What is being asked —
Exactly the lines from the line with "Recreate this object" to the line with "INSERT_GRID = 20" should be extracted, both included, with no other lines.

Working data —
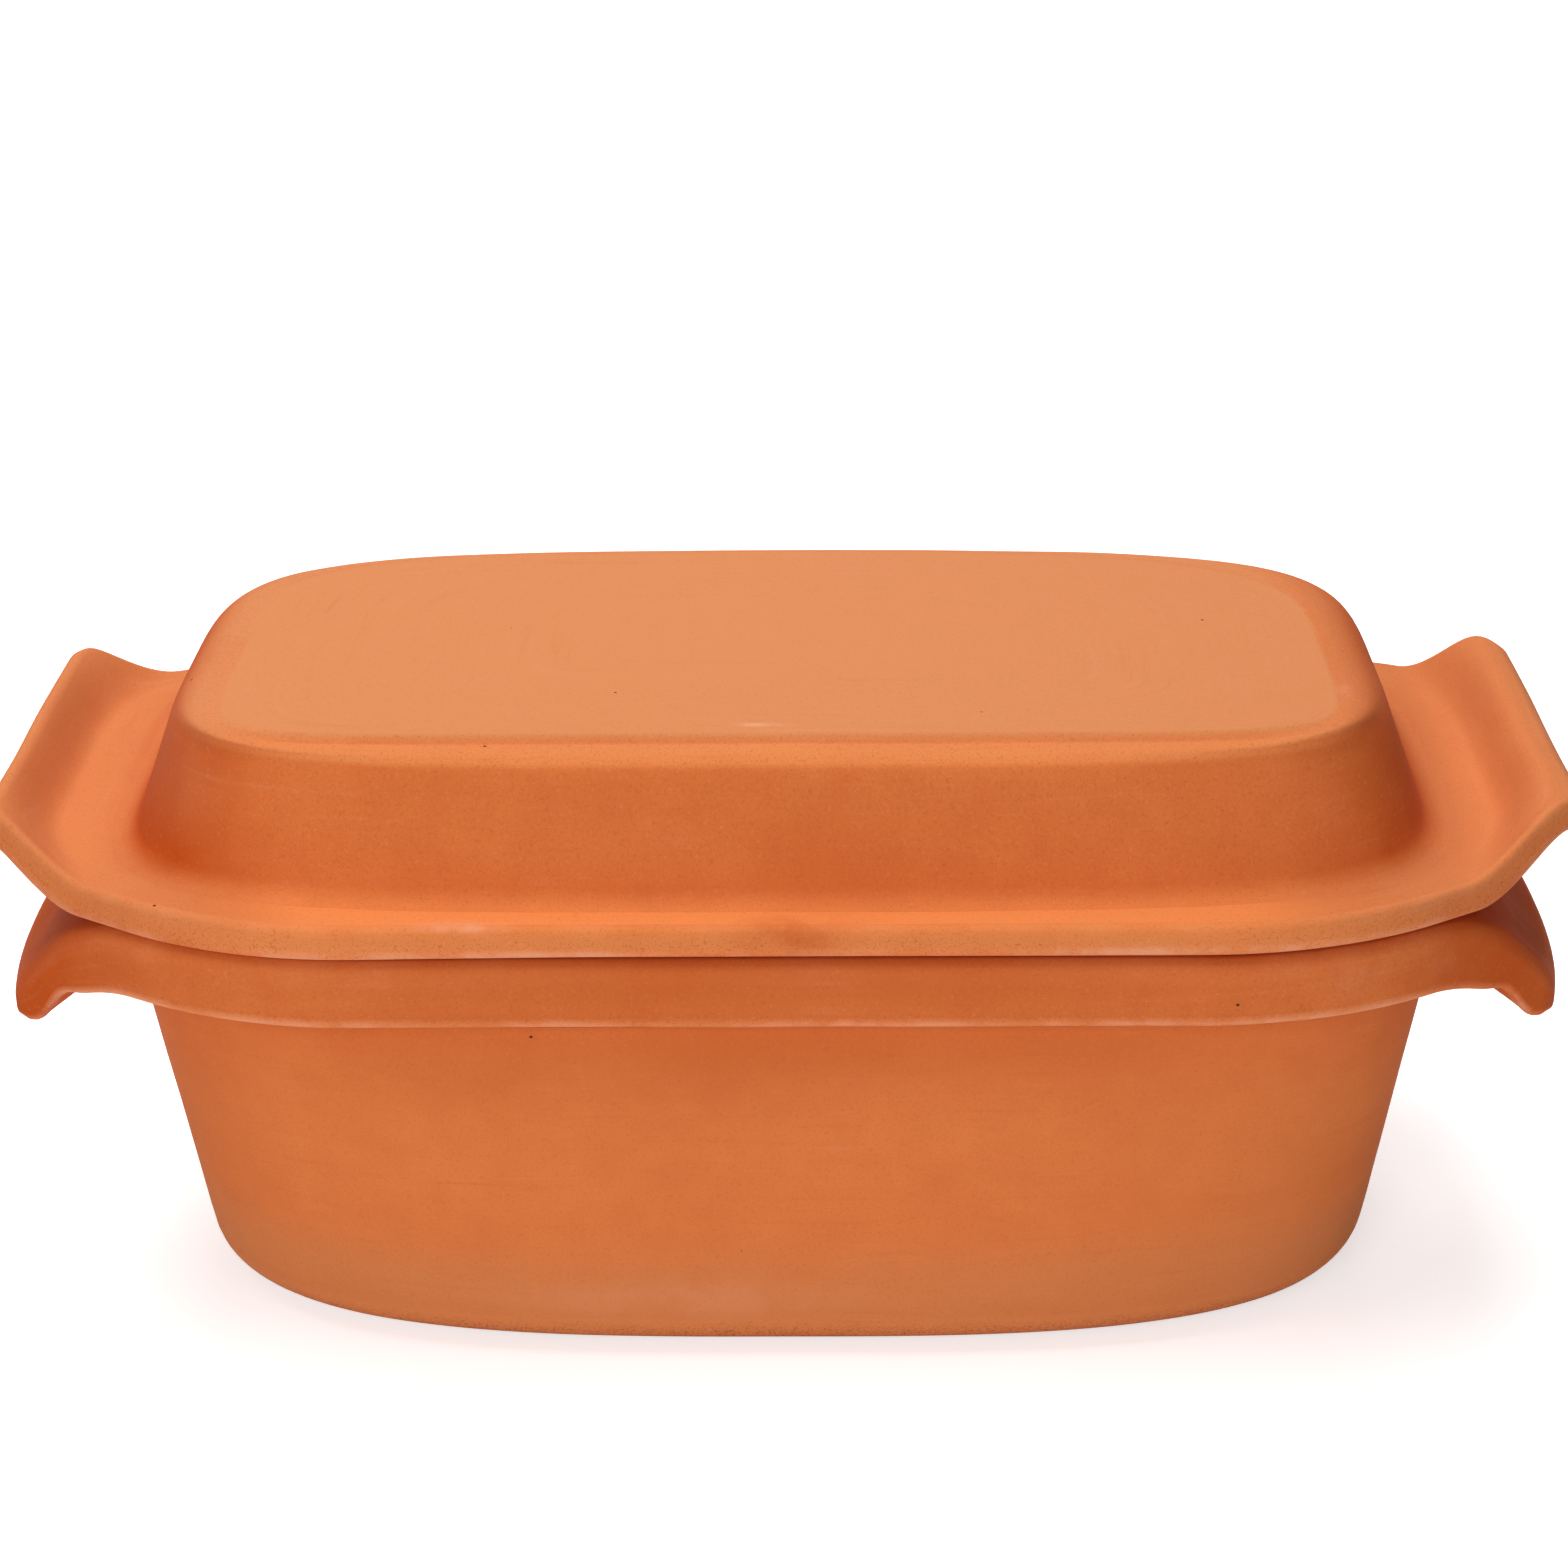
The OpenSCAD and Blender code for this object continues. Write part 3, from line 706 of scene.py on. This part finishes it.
    rolls = [mix(s["edgeRound"], s["crestRound"], ease(*s["crestRoll"], abs(x))) for x, _, _, _ in edge]
    junction, flangeRim = domeFoot(quarterTurn), setIn(edge, rolls, flangeTop)
    for f in steps(18, 0.05, 0.97):
        addRing(rings, between(junction, flangeRim, f), rise, hand=0.8, sandy=0.1, pale=endPale, tone=flangeTone(f))
    for a in steps(8, 0, quarterTurn):
        addRing(rings, setIn(edge, [r * (1 - math.sin(a)) for r in rolls],
                             [flangeTop - r * (1 - math.cos(a)) for r in rolls]),
                rise, hand=0.8, wear=0.1, sandy=0.1 + 0.15 * a, pale=endPale, tone=edgeTone)
    for f in steps(4, 0.2, 0.8):
        addRing(rings, setIn(edge, 0, [mix(flangeTop - r, seat + s["lowerRound"], f) for r in rolls]), warped(f),
                hand=0.8, sandy=mix(0.2, 0.9, f), pale=marksAndPaintedLight["edgePale"], tone=edgeTone)
    for a in steps(6, 0, quarterTurn):
        addRing(rings, setIn(edge, s["lowerRound"] * (1 - math.cos(a)), seat + s["lowerRound"] * (1 - math.sin(a))),
                warped(1), hand=0.8 - 0.5 * a, wear=0.3 + 0.5 * ease(0, 0.8, a), sandy=0.8, tone=edgeTone)
    seatRim = setIn(edge, s["lowerRound"], seat)
    mouth = dome(1, seat, wall + s["lowerRound"])
    # painted shade on the seat, under the lid
    for f in s["seatRings"]:
        addRing(rings, between(seatRim, mouth, f), warped(1 - ease(0, s["seatWarpEnd"], f)),
                hand=0, sandy=0.5, tone=marksAndPaintedLight["seatTone"])
    for a in steps(5, 0, quarterTurn):
        addRing(rings, dome(1, seat + s["lowerRound"] * (1 - math.cos(a)), wall + s["lowerRound"] * (1 - math.sin(a))),
                hand=0, wear=0.5, sandy=0.5)
    ceiling = topLevel - wall
    insideTop, insideFoot = shoulder(ceiling, s["innerShoulder"], wall, lean), dome(1, seat + s["lowerRound"], wall)
    for f in steps(6, 0.15, 0.85):
        addRing(rings, between(insideFoot, insideTop, f), hand=0.8)
    for a in steps(9, lean, quarterTurn):
        addRing(rings, shoulder(ceiling, s["innerShoulder"], wall, a), hand=0.8)
    inside = shoulder(ceiling, s["innerShoulder"], wall, quarterTurn)
    for f in s["ceilingRings"]:
        addRing(rings, shrunk(inside, f), hand=0.6)
    return skinRings("roasterLid", rings, "lid", lidHands, material)


buildPot(clayMaterial("potClay", potLook))
buildLid(clayMaterial("lidClay", lidLook))


# Floor, light and camera

studio = {
    "floorSize": 24.0, "floorColour": (0.88, 0.88, 0.88),
    "nearGlow": 0.60, "farGlow": 1.0, "glowFrom": 0.45, "glowTo": 1.5,   # what the camera sees added, by distance
    "fill": 0.05,                                         # light from all round
    "aim": (0, 0, 0.08),                                  # what every softbox faces
    "softboxes": {
        "overhead": {"size": 1.4, "power": 19.5, "place": (-0.25, 0.0, 1.6)},
        "front": {"size": 1.0, "power": 17.0, "place": (-0.30, -1.8, 0.80)},
        "back": {"size": 1.2, "power": 9.5, "place": (-0.1, 1.3, 1.2)},
    },
}


def seenDirectly(tree):
    # 1 for what the camera, a reflection or a glass shows, 0 for light that falls on things
    rays = node(tree, "LightPath")
    seen = sums(tree, "MAXIMUM", rays.outputs["Is Camera Ray"], rays.outputs["Is Glossy Ray"])
    return sums(tree, "MAXIMUM", seen, rays.outputs["Is Transmission Ray"])


def makeFloor():
    bm = bmesh.new()
    bmesh.ops.create_grid(bm, x_segments=1, y_segments=1, size=studio["floorSize"] / 2)
    mesh = bpy.data.meshes.new("paleFloor")
    bm.to_mesh(mesh)
    bm.free()
    floor = bpy.data.objects.new("paleFloor", mesh)
    scene.collection.objects.link(floor)
    material = bpy.data.materials.new("paleFloor")
    material.use_nodes = True
    tree = material.node_tree
    tree.nodes.clear()
    matt = node(tree, "BsdfDiffuse")
    feed(tree, matt, "Color", (*studio["floorColour"], 1))
    glow = node(tree, "Emission")
    away = node(tree, "VectorMath", operation="LENGTH")
    feed(tree, away, 0, node(tree, "TexCoord").outputs["Object"])
    reach = span(tree, away.outputs["Value"], studio["glowFrom"], studio["glowTo"],
                 studio["nearGlow"], studio["farGlow"])
    feed(tree, glow, "Strength", times(tree, seenDirectly(tree), reach))
    both = node(tree, "AddShader")
    tree.links.new(matt.outputs[0], both.inputs[0])
    tree.links.new(glow.outputs[0], both.inputs[1])
    tree.links.new(both.outputs[0], node(tree, "OutputMaterial").inputs[0])
    mesh.materials.append(material)


def makeLights():
    world = bpy.data.worlds.new("studio")
    world.use_nodes = True
    tree = world.node_tree
    backdrop = tree.nodes["Background"]
    feed(tree, backdrop, "Color", (1, 1, 1, 1))
    seen = seenDirectly(tree)
    feed(tree, backdrop, "Strength", sums(tree, "MULTIPLY_ADD", seen, 1.0 - studio["fill"], studio["fill"]))
    scene.world = world
    for name, box in studio["softboxes"].items():
        lamp = bpy.data.lights.new(name, "AREA")
        lamp.shape = "SQUARE"
        lamp.size = box["size"]
        lamp.energy = box["power"]
        holder = bpy.data.objects.new(name, lamp)
        holder.location = box["place"]
        facing = Vector(studio["aim"]) - Vector(box["place"])
        holder.rotation_euler = facing.to_track_quat("-Z", "Y").to_euler()
        holder.visible_camera = False
        scene.collection.objects.link(holder)


viewpoint = {
    "lens": 77.77, "sensor": 36, "distance": 0.96484, "above": 24.84, "aside": 0.922, "roll": -0.573,
    "target": (0.0, 0.0, 0.085), "shiftX": -0.0011, "shiftY": 0.10274,
}


def makeCamera():
    v = viewpoint
    above, aside = math.radians(v["above"]), math.radians(v["aside"])
    back = Vector((math.sin(aside) * math.cos(above), -math.cos(aside) * math.cos(above), math.sin(above)))
    camera = bpy.data.cameras.new("photoCamera")
    camera.lens = v["lens"]
    camera.sensor_width = v["sensor"]
    camera.shift_x, camera.shift_y = v["shiftX"], v["shiftY"]
    holder = bpy.data.objects.new("photoCamera", camera)
    holder.rotation_mode = "QUATERNION"
    holder.location = Vector(v["target"]) + back * v["distance"]
    holder.rotation_quaternion = ((-back).to_track_quat("-Z", "Y")
                                  @ Quaternion((0, 0, 1), math.radians(v["roll"])))
    scene.collection.objects.link(holder)
    scene.camera = holder


makeFloor()
makeLights()
makeCamera()
scene.view_settings.view_transform = "Standard"
print("studio ready")
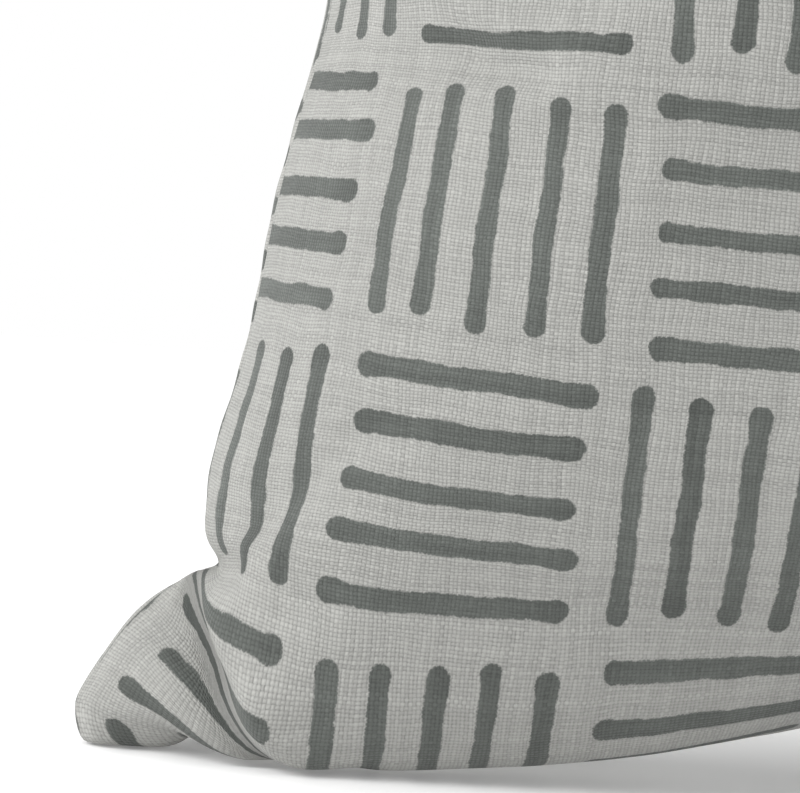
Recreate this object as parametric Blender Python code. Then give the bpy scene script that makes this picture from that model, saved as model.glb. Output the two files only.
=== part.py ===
"""Throw pillow, 508 mm (20 in) square cover over a feather-and-fibre insert, with a concealed zip.

Metres, +Z up, front face toward -Y. The pillow stands on its zipped edge: the lower bellies
rest on z = 0 and the zipped seam is held clear of the ground between them.
"""
import math

import bmesh
import bpy
import numpy as np

# ---------------------------------------------------------------- dimensions
CORNER_X = 0.2415       # half width, corner tip to centre
HEIGHT = 0.466          # ground to the upper corner tips
TIP_Z = 0.003           # height of the lower corner tips
BULGE = 0.113           # half thickness at the middle
EDGE_DIP = 0.042        # how far the seams bow inward at their middle
EAR_BACK = 0.016        # how far the insert's corners stop short of the cover's
SEAM_Z = 0.0225         # height of the zipped seam
ZIP_FLAT = 0.190        # half length of the straight part of the lower seam
BELLY_DROP = 0.020      # drop of the lower belly below its seam, along the whole edge
FOOT_DROP = 0.028       # further drop at the two feet
FOOT_AT = 0.62          # where the feet are, as a share of the half width
FOOT_SPREAD = 0.24

CLOTH = 0.0010          # cover fabric
CASING = 0.0005         # insert fabric
GAP = 0.0003
SEAM_GAP = 0.0006       # half gap between the two panels at the sewn edges
SLIT = 0.0009           # half width of the slit over the zip
GRID = 32
INSERT_GRID = 20

ZIP_HALF = 0.186        # tape half length
COIL_HALF = 0.181
REST_X = -0.176         # slider, zip closed
TAPE_IN = 0.0007
TAPE_OUT = 0.0102
TAPE_Z = SEAM_Z + 0.00135
TAPE_T = 0.0004
COIL_Z = TAPE_Z + TAPE_T + GAP
COIL_T = 0.0016
COIL_IN = 0.0005
COIL_OUT = 0.0024
PIVOT_Z = SEAM_Z - 0.0032
TAB_LEN = 0.0165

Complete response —
Recreate this object as parametric Blender Python code. Then give the bpy scene script that makes this picture from that model, saved as model.glb. Output the two files only.
=== part.py ===
"""Throw pillow, 508 mm (20 in) square cover over a feather-and-fibre insert, with a concealed zip.

Metres, +Z up, front face toward -Y. The pillow stands on its zipped edge: the lower bellies
rest on z = 0 and the zipped seam is held clear of the ground between them.
"""
import math

import bmesh
import bpy
import numpy as np

# ---------------------------------------------------------------- dimensions
CORNER_X = 0.2415       # half width, corner tip to centre
HEIGHT = 0.466          # ground to the upper corner tips
TIP_Z = 0.003           # height of the lower corner tips
BULGE = 0.113           # half thickness at the middle
EDGE_DIP = 0.042        # how far the seams bow inward at their middle
EAR_BACK = 0.016        # how far the insert's corners stop short of the cover's
SEAM_Z = 0.0225         # height of the zipped seam
ZIP_FLAT = 0.190        # half length of the straight part of the lower seam
BELLY_DROP = 0.020      # drop of the lower belly below its seam, along the whole edge
FOOT_DROP = 0.028       # further drop at the two feet
FOOT_AT = 0.62          # where the feet are, as a share of the half width
FOOT_SPREAD = 0.24

CLOTH = 0.0010          # cover fabric
CASING = 0.0005         # insert fabric
GAP = 0.0003
SEAM_GAP = 0.0006       # half gap between the two panels at the sewn edges
SLIT = 0.0009           # half width of the slit over the zip
GRID = 32
INSERT_GRID = 20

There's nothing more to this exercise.